Dünya ve bölgesel gelişmeler bütünlüklü ele alındığında Türkiye’nin uzun vadeli çıkarları İmralı’da kurulan barış masasında şekillenecek ve temsil edilecektir. İmralı masasını siyasi kumar masası gibi ele almak, iktidarın çıkarı için kullanmak, Rojava konusunda habire el yükselterek siyasi blöf yapmak, en hafif deyimiyle çapsızlık ve öngörüsüzlüktür, işin ciddiyetiyle bağdaşmamaktadır.
Yeni bir Türkiye kurgulanırken, başta Önder Apo olmak üzere diğer siyasi tutsaklar için yasal mevzuat gereği uygulanmayan umut hakkını dahi lütuf gibi sunmak akıl yoksunluğundan başka bir şey değildir.
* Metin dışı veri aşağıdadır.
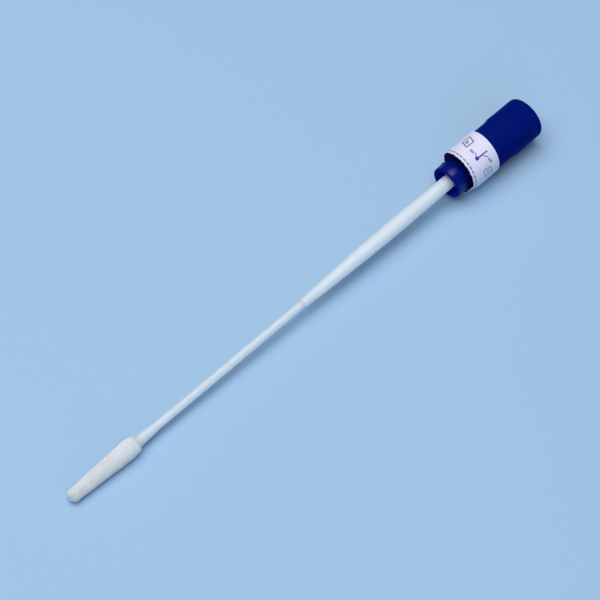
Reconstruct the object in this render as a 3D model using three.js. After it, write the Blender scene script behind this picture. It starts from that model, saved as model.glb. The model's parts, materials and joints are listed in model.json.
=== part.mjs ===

Uzun vadeli çıkarlar perspektifiyle sorunlara yaklaşıp çözüm üretme yerine, bireyleri hukuki ve siyasi haklarından mahrum bırakarak barışa yol alınamaz.
Kendi içinde barışık olmayan bir Türkiye’de siyaset tıkanmış demektir. İktidar ve muhalefet arasında sürmekte olan iç siyasetteki horoz dövüşü, gündemi bulandırmak ve halkı oyalamaktır. Temel sorunlar yerine tali sorunlarla vakit harcama ve efor kaybıdır. Türkiye için ciddi bir eksen kaymasıdır.
Savaş mantığıyla Kürt sorununu çözme dönemi Türkiye için kapanmıştır. Savaşla kazandıklarını günün birinde savaşla kaybedecekleri muhakkaktır. Ortadoğu’nun kanlı tarihi geçmişi bunun sayısız örnekleriyle doludur. Halkların etnik ve dini inanç aidiyetlerinden türetilen bölgesel sorunları savaşla çözmek, taraflar arasında tam bir kıyıma yol açacaktır.
Gazze’de yaşanan insani kıyım buna en somut örnektir.
PKK’nin feshi ve silah yakma eylemi Türkiye için tarihi bir fırsat sunmuştur. Barış ve demokratik taleplerin yerine getirilmesi halinde Türkiye şaha kalkacaktır. Eğer varsa devlet aklı devreye girmelidir. Türkiye dar kısır çekişmelerden, polemiklerden, suni gündemlerden hızla sıyrılarak, Kürtlerle kalıcı barışı bir an önce tesis etmelidir. Kum saati herkes için dolmaktadır, yakalanan fırsat kaçırılmamalıdır.